# Source records

════════

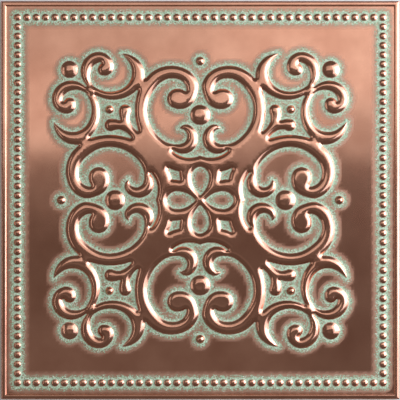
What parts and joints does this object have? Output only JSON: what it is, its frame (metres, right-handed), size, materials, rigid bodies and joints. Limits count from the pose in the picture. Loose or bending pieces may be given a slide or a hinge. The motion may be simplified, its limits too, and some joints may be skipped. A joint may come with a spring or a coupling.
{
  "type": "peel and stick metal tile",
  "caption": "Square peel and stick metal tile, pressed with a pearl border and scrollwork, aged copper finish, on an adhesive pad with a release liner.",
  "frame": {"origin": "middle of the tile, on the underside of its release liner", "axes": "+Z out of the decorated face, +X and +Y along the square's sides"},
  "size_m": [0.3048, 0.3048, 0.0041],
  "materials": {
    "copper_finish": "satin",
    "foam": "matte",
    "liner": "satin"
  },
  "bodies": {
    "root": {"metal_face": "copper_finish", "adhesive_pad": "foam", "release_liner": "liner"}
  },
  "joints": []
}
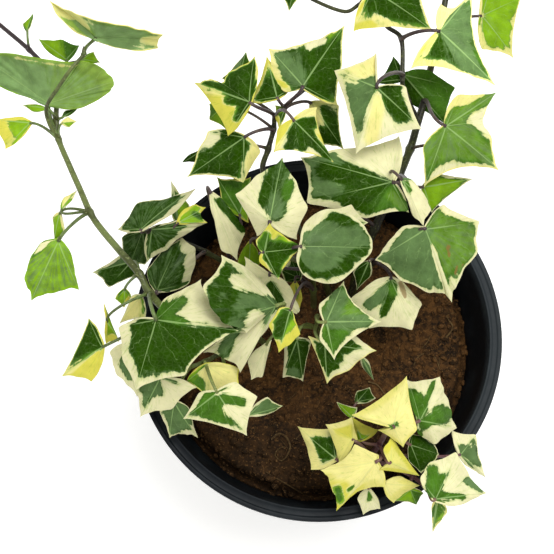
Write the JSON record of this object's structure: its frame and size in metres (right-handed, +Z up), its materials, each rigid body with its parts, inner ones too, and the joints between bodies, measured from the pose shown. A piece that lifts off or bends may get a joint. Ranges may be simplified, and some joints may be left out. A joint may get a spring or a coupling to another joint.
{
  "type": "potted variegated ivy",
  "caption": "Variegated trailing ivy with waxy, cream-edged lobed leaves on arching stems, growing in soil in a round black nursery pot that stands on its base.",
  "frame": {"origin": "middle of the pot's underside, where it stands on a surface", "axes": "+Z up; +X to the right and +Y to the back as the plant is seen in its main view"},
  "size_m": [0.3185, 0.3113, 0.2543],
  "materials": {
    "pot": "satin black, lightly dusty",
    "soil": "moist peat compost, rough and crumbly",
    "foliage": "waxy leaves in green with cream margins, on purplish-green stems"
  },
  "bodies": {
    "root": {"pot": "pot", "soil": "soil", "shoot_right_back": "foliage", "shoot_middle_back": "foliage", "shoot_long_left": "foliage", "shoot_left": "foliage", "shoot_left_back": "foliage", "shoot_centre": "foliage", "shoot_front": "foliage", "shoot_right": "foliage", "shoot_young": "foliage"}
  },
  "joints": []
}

════════

# Work to do
All of the data needs to be printed once more, exactly.

# Solution to this problem
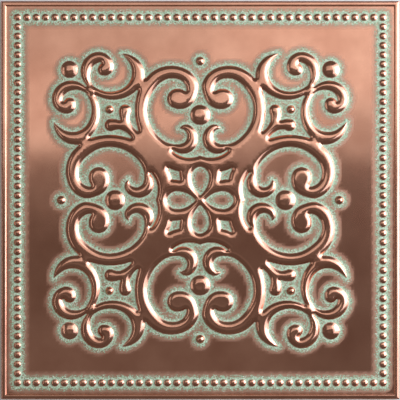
What parts and joints does this object have? Output only JSON: what it is, its frame (metres, right-handed), size, materials, rigid bodies and joints. Limits count from the pose in the picture. Loose or bending pieces may be given a slide or a hinge. The motion may be simplified, its limits too, and some joints may be skipped. A joint may come with a spring or a coupling.
{
  "type": "peel and stick metal tile",
  "caption": "Square peel and stick metal tile, pressed with a pearl border and scrollwork, aged copper finish, on an adhesive pad with a release liner.",
  "frame": {"origin": "middle of the tile, on the underside of its release liner", "axes": "+Z out of the decorated face, +X and +Y along the square's sides"},
  "size_m": [0.3048, 0.3048, 0.0041],
  "materials": {
    "copper_finish": "satin",
    "foam": "matte",
    "liner": "satin"
  },
  "bodies": {
    "root": {"metal_face": "copper_finish", "adhesive_pad": "foam", "release_liner": "liner"}
  },
  "joints": []
}
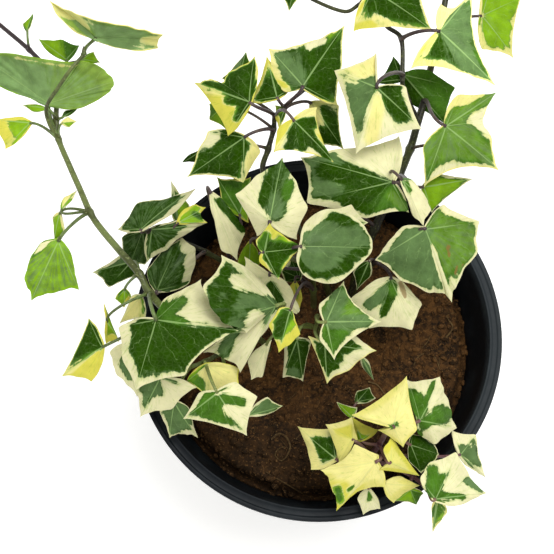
Write the JSON record of this object's structure: its frame and size in metres (right-handed, +Z up), its materials, each rigid body with its parts, inner ones too, and the joints between bodies, measured from the pose shown. A piece that lifts off or bends may get a joint. Ranges may be simplified, and some joints may be left out. A joint may get a spring or a coupling to another joint.
{
  "type": "potted variegated ivy",
  "caption": "Variegated trailing ivy with waxy, cream-edged lobed leaves on arching stems, growing in soil in a round black nursery pot that stands on its base.",
  "frame": {"origin": "middle of the pot's underside, where it stands on a surface", "axes": "+Z up; +X to the right and +Y to the back as the plant is seen in its main view"},
  "size_m": [0.3185, 0.3113, 0.2543],
  "materials": {
    "pot": "satin black, lightly dusty",
    "soil": "moist peat compost, rough and crumbly",
    "foliage": "waxy leaves in green with cream margins, on purplish-green stems"
  },
  "bodies": {
    "root": {"pot": "pot", "soil": "soil", "shoot_right_back": "foliage", "shoot_middle_back": "foliage", "shoot_long_left": "foliage", "shoot_left": "foliage", "shoot_left_back": "foliage", "shoot_centre": "foliage", "shoot_front": "foliage", "shoot_right": "foliage", "shoot_young": "foliage"}
  },
  "joints": []
}